Three Mack Brothers
Henry Mack and his wife Elizabeth's Mennonite songbooks
lay signed side by side in that attic with also a copy of Henry's inventory of
graves of the Old Hereford Mennonite Cemetery, Record of Tombstone Inscriptions / Old Mennonite Cemetery of the Hereford Congregation of Mennonites
(1934). In her 90s this water colorist aunt also gave me two books of
ledgers of her grandfather Henry S. Mack,1870-1900 that he had kept
from the age of 21. Following that, excerpts of a journal of Henry's brother, Peter S. Mack
(1842-1879) were discovered from a Hummelstown library. He had been pastor of the Zion Lutheran Church of
Hummelstown, PA.
Further, translations of 49 the letters of Bishop Andrew S. Mack in the
Jacob B. Mensch Collection were elicited from the Old Mennonite
translator Issac Horst. Hence, writing by all three brothers emerged,
who were also lifelong musicians. The postcards from France during WWI of Anna's brother, Harvey Mack also surfaced. He drove an ambulance like E. E. Cummings,
and stayed after the war to work as a carpenter in the French
reconstruction, and thereafter remained a carpenter the rest of his life. Uncle
Harvey, born the same day as this writer and the mother of his grandchildren, was a large encouragement to
my father before and after his father's premature death in 1927. Harvey had
also a ministry of reconciliation in France because he was a German speaker. He
was given German POWs to shepherd and repatriate whom he revisited later in life. See A Service of Love in Wartime: American Friends Relief Work in Europe, 1917-1919 (Appendix, 275).
Without knowing
then, my generation was the tenth generation of those paternal ancestors who
emigrated to Philadelphia in the first decades of the eighteenth century
or before, part of a homogeneous population of Swiss-German immigrants
from the Palatinate, initially Reformed, then predominantly Mennonite,
who intermarried among people like themselves for nine succeeding
generations. Jacob Howard Reiff, was the first to marry out
of this community. His children, the tenth generation who lived in
America, began with merely formal lives as Mennonites or none at all. I
was the last, consecrated at six months, 29 Mar 1942, by John J. Henert,
Pastor of the First Mennonite Church at Reese and Diamond Streets in
Philadelphia where our great grandfather Henry Mack used to lead the
singing.
This was the only Mennonite church inside the city at the beginning of
the 20th century. The ninth and eighth generations of Macks and
Reiffs, my father and grand fathers had been members there. Those who
worshiped at “New” First Mennonite Church of Philadelphia however were
themselves a step removed from their rural “Old” Mennonite families who
still lived in Skippack and Worcester. The tenth generation was a further
step removed when its parents became Presbyterian shortly following the consecrations of their
first two sons, and joined the mother's Tioga Presbyterian Church of
Philadelphia.
My grandmother, Anna Bechtel Mack Reiff (1880-1970) had taken refuge at five with her Mennonite
uncle, bishop Andrew Mack (1836-1917) after her mother,
Elisabeth Bechtel died after the birth of her third child. Also a farmer, cabinet maker, farmer, stone puller, forty nine letters, 1870-1906,
of Andrew Mack remain. This Anna and her daughter Elizabeth became the
important curators who transmitted these events to the future, but after
her father Henry remarried Anna got only a sixth grade education and worked the farm. Desperate for escape, with an innate sense of
idealism
and duty, Anna Bechtel Mack, with claims to be A Mennonite Tailor, outdid every expectation in serendipity.

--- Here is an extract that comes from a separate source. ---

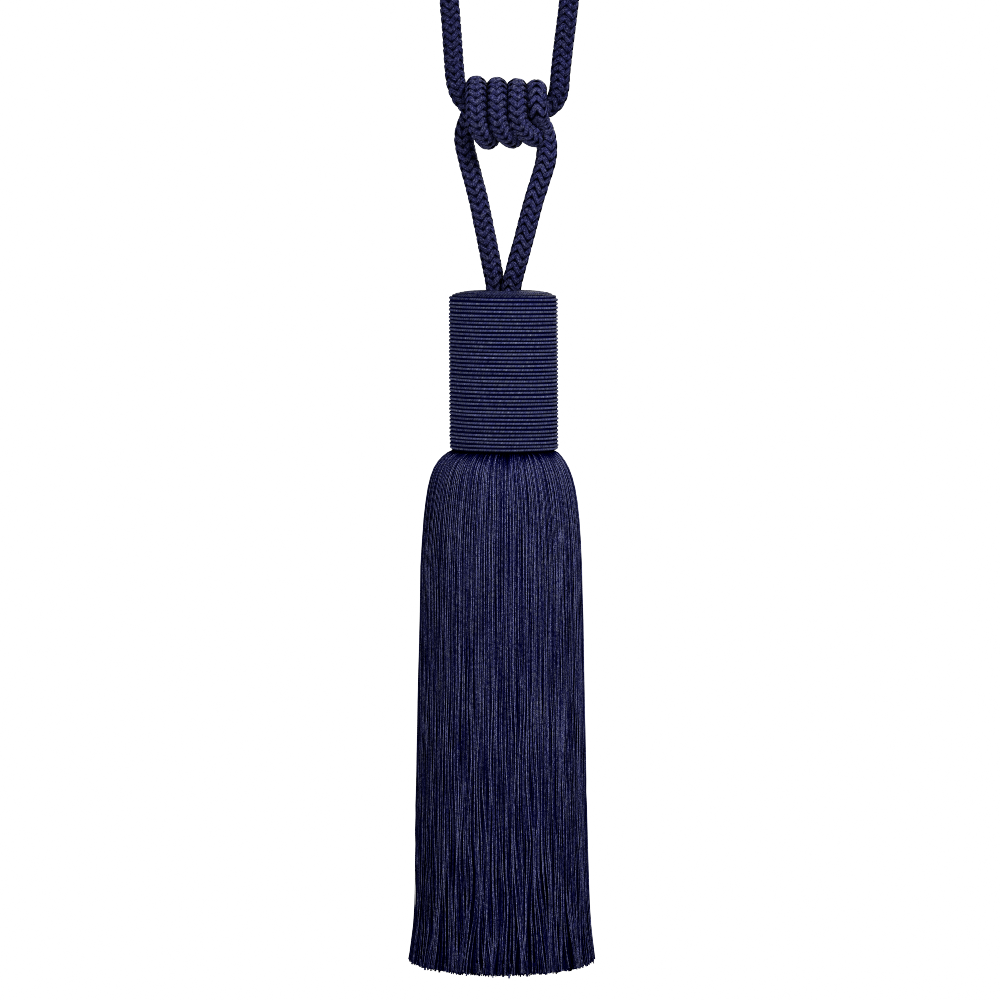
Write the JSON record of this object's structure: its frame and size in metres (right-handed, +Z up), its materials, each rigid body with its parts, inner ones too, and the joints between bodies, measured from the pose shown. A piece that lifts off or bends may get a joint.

Anna was a daughter of families deep in Mennonite pastors and bishops, Bechtels
and Macks. At the time of her choice for the new in 1906, her
father, Henry Mack, had also moved to the city and begun a
butter and egg business. Both Reiff and Mack families, who had known
each other in the country, worshipped together in the city. As “Old”
Mennonite changed to “New,” apologists for
the public school system, choosing ministers by lot, plain dress of the
clergy, their advancing age, the growing use of English, mechanical
innovation and the wind of change led to the divergence (Good, 13-14).

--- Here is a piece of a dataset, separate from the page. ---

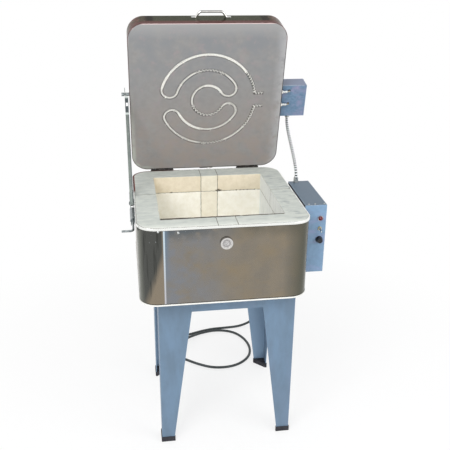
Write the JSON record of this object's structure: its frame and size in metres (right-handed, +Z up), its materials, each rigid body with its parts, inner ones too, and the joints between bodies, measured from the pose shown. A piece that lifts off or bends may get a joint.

The 1024 examples of ten generations whose roots entwine these families remain in records as land owners, trustees, executors, deacons, ministers within thirty miles of where we were born in Germantown. The English won the cultural conflict in the war of language, but the unwritten flowers, books, paintings, pottery, letters, manuscripts and furniture of that family made them rich remained.